Local leeks are abundant and inexpensive right now, both in grocery stores or markets. A bag of frozen sliced leeks is great to have on hand for a quick and easy weekday supper of cream of leek soup or combined with potatoes, butternut squash or sweet potatoes. I recently purchased one dozen leeks for 5$. I simply remove the tough, darker green leaves. Next, I make a slit lengthwise and, under running water, separate the layers and rinse out all the sand. The leeks are then pat dried, sliced into 1 inch thick rounds and placed in medium sized freezer bags. That’s it!
Up until last year I always purchased canned pumpkin purée for my cookies and pies. My mother then encouraged me to cook a pumpkin and make my own purée. For some reason, I could never be bothered to do so but last year I finally decided to try it. You know what ? It was the easiest thing and I produced about 9 cups of purée with one medium sized pumpkin, enough for me to make my children’s favorite pumpkin oatmeal chocolate chip cookies all winter. Price wise, it also makes a lot of sense. 1 can of pumpkin purée will cost somewhere around 4.00$ and provides about 3 cups of purée whereas 1 pumpkin worth 3.50$ provides 9 cups of purée.
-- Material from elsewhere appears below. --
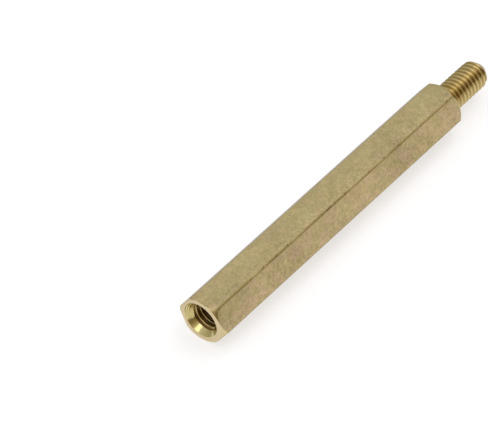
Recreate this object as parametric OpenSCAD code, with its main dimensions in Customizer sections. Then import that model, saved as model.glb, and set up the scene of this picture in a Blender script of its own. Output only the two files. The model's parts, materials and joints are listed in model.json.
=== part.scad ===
// Male-female hexagonal standoff: a brass bar with a tapped hole in one end
// and a threaded stud, turned from the same bar, on the other.
//
// The part lies on one flat. X runs from the tapped end to the stud's tip,
// Z is up, and the origin is on the surface that it lies on, at mid-length,
// straight below the axis. Lengths are in millimetres.

/* [Hexagonal body] */
// Size across the flats
across_flats = 4.5; // [4:0.1:8]
// Length between the two end faces
body_len = 35; // [16:1:60]
// Radius worn onto the six long edges
edge_r = 0.2; // [0.05:0.05:0.4]
// How far in from the sharp corners the face of the tapped end starts
tapped_chamfer = 0.3; // [0.1:0.01:0.5]
// Length along the bar of the chamfer on the tapped end's corners
tapped_chamfer_len = 0.34; // [0.1:0.01:0.8]
// How far in from the sharp corners the shoulder starts
shoulder_chamfer = 0.38; // [0.1:0.01:0.5]
// Length along the bar of the chamfer on the shoulder's corners
shoulder_chamfer_len = 0.5; // [0.1:0.01:0.8]

/* [Threaded stud] */
// Outside diameter of the stud's thread
stud_d = 2.87; // [2.6:0.01:3]
// Length of the stud beyond the shoulder
stud_len = 6; // [4:0.5:12]
// Diameter of the flat left on the stud's tip
tip_d = 1.3; // [0.8:0.1:2.2]

/* [Tapped hole] */
// Diameter of the tap drill
bore_d = 2.5; // [2:0.05:2.6]
// Depth of the drilled hole at full diameter
bore_depth = 10; // [4:0.5:12]
// Angle of the drill's point
drill_angle = 118; // [90:1:140]
// Diameter of the countersink's mouth
mouth_d = 3.7; // [2.7:0.1:4]
// Angle of the countersink
countersink_angle = 90; // [60:1:120]

/* [Hidden] */

// Facets round every turned surface
round_fn = 96;
// Straight steps in the arc along each long edge
edge_steps = 6;
// How far a cutting tool starts outside the metal, and the stud's root inside
overshoot = 1;
brass = [0.83, 0.68, 0.4];

// The hexagon: its sharp corners, and the centres of the arcs that round them
sides = 6;
side_turn = 360 / sides;
corner_r = across_flats / 2 / cos(side_turn / 2);
edge_centre_r = corner_r - edge_r / cos(side_turn / 2);

// The turned ends: radius of each face, and where the cone of its chamfer,
// carried on outside the bar, reaches the radius of the cut
tapped_face_r = corner_r - tapped_chamfer;
shoulder_r = corner_r - shoulder_chamfer;
cut_r = corner_r + overshoot;
tapped_cut_len = (cut_r - tapped_face_r) * tapped_chamfer_len / tapped_chamfer;
shoulder_cut_len = (cut_r - shoulder_r) * shoulder_chamfer_len / shoulder_chamfer;

// Stations along the bar, from the tapped end
total_len = body_len + stud_len;
tip_chamfer_len = (stud_d - tip_d) / 2;
mouth_len = (mouth_d - bore_d) / 2 / tan(countersink_angle / 2);
drill_point_len = bore_d / 2 / tan(drill_angle / 2);

// Point number i on the arc at corner number k; the first corner stands half
// a side round from the flat below
function edge_point(k, i) =
    let (corner_a = (k + 0.5) * side_turn)
    let (point_a = corner_a + (i / edge_steps - 0.5) * side_turn)
    [
        edge_centre_r * cos(corner_a) + edge_r * cos(point_a),
        edge_centre_r * sin(corner_a) + edge_r * sin(point_a)
    ];

// Section of the drawn bar, with its long edges rounded
module hexagon_section() {
    polygon([
        for (k = [0:sides - 1])
            for (i = [0:edge_steps])
                edge_point(k, i)
    ]);
}

// Everything that the lathe leaves of the bar's corners: both ends chamfered
module turned_envelope() {
    rotate_extrude($fn = round_fn)
        polygon([
            [0, 0],
            [tapped_face_r, 0],
            [cut_r, tapped_cut_len],
            [cut_r, body_len - shoulder_cut_len],
            [shoulder_r, body_len],
            [0, body_len]
        ]);
}

module hexagonal_bar() {
    intersection() {
        linear_extrude(height = body_len)
            hexagon_section();
        turned_envelope();
    }
}

// Stud turned on the end of the bar, threaded up to the shoulder, with a
// chamfered tip. The thread stands at its outside diameter.
module stud() {
    translate([0, 0, body_len])
        rotate_extrude($fn = round_fn)
            polygon([
                [0, -overshoot],
                [stud_d / 2, -overshoot],
                [stud_d / 2, stud_len - tip_chamfer_len],
                [tip_d / 2, stud_len],
                [0, stud_len]
            ]);
}

// The drilled hole with its pointed bottom and countersunk mouth.
// The thread's wall stands at the tap drill's diameter.
module tapped_hole() {
    mouth_slope = (mouth_d - bore_d) / 2 / mouth_len;
    rotate_extrude($fn = round_fn)
        polygon([
            [0, -overshoot],
            [mouth_d / 2 + overshoot * mouth_slope, -overshoot],
            [bore_d / 2, mouth_len],
            [bore_d / 2, bore_depth],
            [0, bore_depth + drill_point_len]
        ]);
}

// The whole piece, upright as it would be held in a lathe
module turned_piece() {
    difference() {
        union() {
            hexagonal_bar();
            stud();
        }
        tapped_hole();
    }
}

// Laid down along X on one flat
module standoff() {
    color(brass)
        translate([-total_len / 2, 0, across_flats / 2])
            rotate([0, 90, 0])
                turned_piece();
}

standoff();
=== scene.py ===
"""Looks of the male-female hex standoff: its threads, turned ends and brass
finish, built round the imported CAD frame. Shapes are worked out in millimetres
along the bar's axis and put into the frame in metres."""

import json
import math

import bmesh
import bpy
import numpy as np
from mathutils import Matrix, Vector


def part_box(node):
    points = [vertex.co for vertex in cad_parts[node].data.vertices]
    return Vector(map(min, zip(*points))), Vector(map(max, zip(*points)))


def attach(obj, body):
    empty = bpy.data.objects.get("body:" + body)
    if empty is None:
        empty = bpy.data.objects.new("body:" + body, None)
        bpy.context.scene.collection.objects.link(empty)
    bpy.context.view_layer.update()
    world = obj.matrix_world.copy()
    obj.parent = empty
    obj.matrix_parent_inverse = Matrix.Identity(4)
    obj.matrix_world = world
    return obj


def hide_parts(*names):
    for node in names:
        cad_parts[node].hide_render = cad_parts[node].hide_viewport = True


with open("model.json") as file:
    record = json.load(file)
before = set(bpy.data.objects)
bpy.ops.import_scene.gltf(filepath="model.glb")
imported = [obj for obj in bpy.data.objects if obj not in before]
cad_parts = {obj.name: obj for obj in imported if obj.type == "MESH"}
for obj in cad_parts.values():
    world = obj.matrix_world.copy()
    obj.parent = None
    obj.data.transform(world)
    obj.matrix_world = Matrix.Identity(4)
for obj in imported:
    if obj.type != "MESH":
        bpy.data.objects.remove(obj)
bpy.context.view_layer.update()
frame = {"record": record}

# Sizes in millimetres, taken from the frame and the record's mounts
MM = 0.001
low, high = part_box("standoff")
mounts = {mount["name"]: mount for mount in frame["record"]["mounts"]}
START_X = low.x / MM
AXIS_Z = (low.z + high.z) / 2 / MM
FLATS = (high.z - low.z) / MM
TOTAL_LEN = (high.x - low.x) / MM
BODY_LEN = mounts["shoulder"]["pos_m"][0] / MM - START_X
STUD_R = mounts["stud"]["dims"]["r_mm"]
STUD_STRAIGHT_LEN = mounts["stud"]["dims"]["length_mm"]
BORE_R = mounts["tapped_hole"]["dims"]["r_mm"]
MOUTH_LEN = mounts["tapped_hole"]["pos_m"][0] / MM - START_X

# The drilled hole and its countersink of 90 degrees, as in the CAD model
BORE_DEPTH = 10.0
DRILL_ANGLE = 118
DRILL_POINT_LEN = BORE_R / math.tan(math.radians(DRILL_ANGLE / 2))
MOUTH_R = BORE_R + MOUTH_LEN

# The rounded long edges, as in the CAD model: the distances from the axis of
# the arcs' centres and of their starts, and half the flat between two arcs
SIDES = 6
SIDE_TURN = 2 * math.pi / SIDES
EDGE_R = 0.2
CORNER_R = FLATS / 2 / math.cos(math.pi / SIDES)
EDGE_CENTRE_R = CORNER_R - EDGE_R / math.cos(math.pi / SIDES)
FLAT_HALF = EDGE_CENTRE_R * math.sin(math.pi / SIDES)
EDGE_START_R = math.hypot(FLATS / 2, FLAT_HALF)

# The turned corners, as in the CAD model: how far in from the sharp corners
# and how far along the bar
TAPPED_CHAMFER = (0.30, 0.34)
SHOULDER_CHAMFER = (0.38, 0.5)

# The bar ran a little out of true in the lathe, so the chamfer and the hole of
# the tapped end are centred this far from its axis, in y and z
TAPPED_RUN_OUT = (0.15, 0.03)
ON_AXIS = (0.0, 0.0)

# Threads: M3 x 0.5, right-hand. Crests and flanks are measured along the axis.
PITCH = 0.5
PROFILE_ROUNDING = 0.18
STUD_THREAD_DEPTH = 0.26
STUD_CREST_HALF = 0.032
STUD_FLANK_LEN = 0.15
STUD_PHASE = 0.32
HOLE_THREAD_DEPTH = 0.25
HOLE_CREST_HALF = 0.0625
HOLE_FLANK_LEN = 0.144
HOLE_PHASE = 0.15

# Where the threads run out, from the shoulder and from the tapped end, over
# what length, and the plain wall that the hole's threaded patch adds to it
STUD_RUN_OUT_START = 0.12
HOLE_THREAD_END = 7.6
RUN_OUT_LEN = 0.6
AFTER_RUN_OUT = 0.2

# Small roundings: where the thread meets the countersink and the tip's cone,
# on the turned edges, and at the stud's root
MOUTH_ROUNDING = 0.02
TIP_ROUNDING = 0.06
SOFT_EDGE = 0.03
ROOT_FILLET = 0.05

# Mesh density: points round the axis, steps round each long edge, and even
# rings along the flats, which start this far from the ends
AROUND = 180
EDGE_SEGMENTS = 8
BODY_RINGS = 26
FIRST_RING = 1.0
TURN = np.arange(AROUND) / AROUND
ROUND_ANGLE = 2 * np.pi * TURN

# Distances from the crest at which the thread profiles are sampled
STUD_STEPS = (0.0, 0.02, 0.045, 0.08, 0.14, 0.19, 0.22, 0.25)
HOLE_STEPS = (0.0, 0.045, 0.08, 0.13, 0.19, 0.225, 0.25)

# The distance within which two patches' points are one, the length under
# which an edge is none, the least length to divide by, and the angle in
# degrees from which an edge is sharp
MERGE_DISTANCE = 1e-4
NO_LENGTH = 1e-5
TINY = 1e-9
SHARP_ANGLE = 50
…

I tried oven roasting the pumpkin last year but found that it did not purée easily. I prefer roasting it if I’m going to make soup, but for baking purposes I found it easiest to steam the pumpkin in wedges.
I cut the pumpkin in half, removed the seeds and membranes and then sliced it into wedges small enough to fit in my steamer. I steamed the wedges for approximately 15 minutes, or until the pumpkin is tender enough to insert a knife into. Allow the pumpkin to sit for a few minutes until it is cool enough to handle. Then remove the pulp with a spoon and purée in your food processor. I placed the purée in 1 cup amounts in freezer bags. And don’t forget to hang on to those pumpkin seeds. They are delicious oven roasted with a bit of salt and spices of your choice. They make a tasty and healthy snack.
The swiss chard from my garden has been quite abundant and realizing that I would not realistically eat it all before the frost comes, I decided to cook and freeze the rest of it. I removed the tough stems from the leaves, rinsed well and blanched the leaves whole for a minute. The leaves were then transferred into a bowl of ice water in order to stop the cooking process and maintain the bright green color of the chard. I squeezed out some of the water as I don’t want to store the leaves completely dry and once again divided the chard amongst several freezer bags. The chard can be defrosted and then coarsely chopped for use in soups, stews as well as my family’s favorite cheesy potato and swiss chard casserole (http://mangiabedda.com/2015/06/26/cheesy-swiss-chard-and-potato-casserole/).
Like most Quebecers at this time of year, we took advantage of a beautiful sunny weekend to go apple picking in an orchard close to home. Quite honestly, it may be cheaper to buy apples at a grocery store but apple picking is an enjoyable way to spend the day outside with the family, especially when you know that these warm sunny days are counted. Actually, we may have gone more for the apple fritter stand than the apple picking itself!
I always prepare several jars of apple sauce which we usually run out of even before winter begins. My son gobbles it all up in no time! Apple sauce is a no brainer. I usually make it in small batches. I peeled and sliced about 6 lbs of apples to yield 3 jars of apple sauce. I prefer apple sauce with a chunkier consistency and therefore cut my apples into larger chunks. If you prefer smooth sauce, simply purée it once it has cooked. I enjoy the natural taste of the apples and so I don’t add much sugar at all, perhaps a couple of tablespoons per batch as well as a dash of cinnamon. I don’t measure anything and rely on my taste buds to determine whether or not to add more sugar. I cook the apples until they have broken down, approximately 20 minutes. I then transfer the sauce to jars which I have previously sterilized. I found this site useful for canning instructions (http://www.bernardin.ca/filebin/Canning_101_Bernardin.pdf). The apple sauce will be enjoyed eaten as is or used in baking.
So, this is what I spent my weekend doing and I love that feeling of satisfaction at having accomplished all this as well as knowing that I have great ingredients on hand to quickly prepare healthy meals for my family. See ya in the spring! No, I’m kidding, I’ll be around!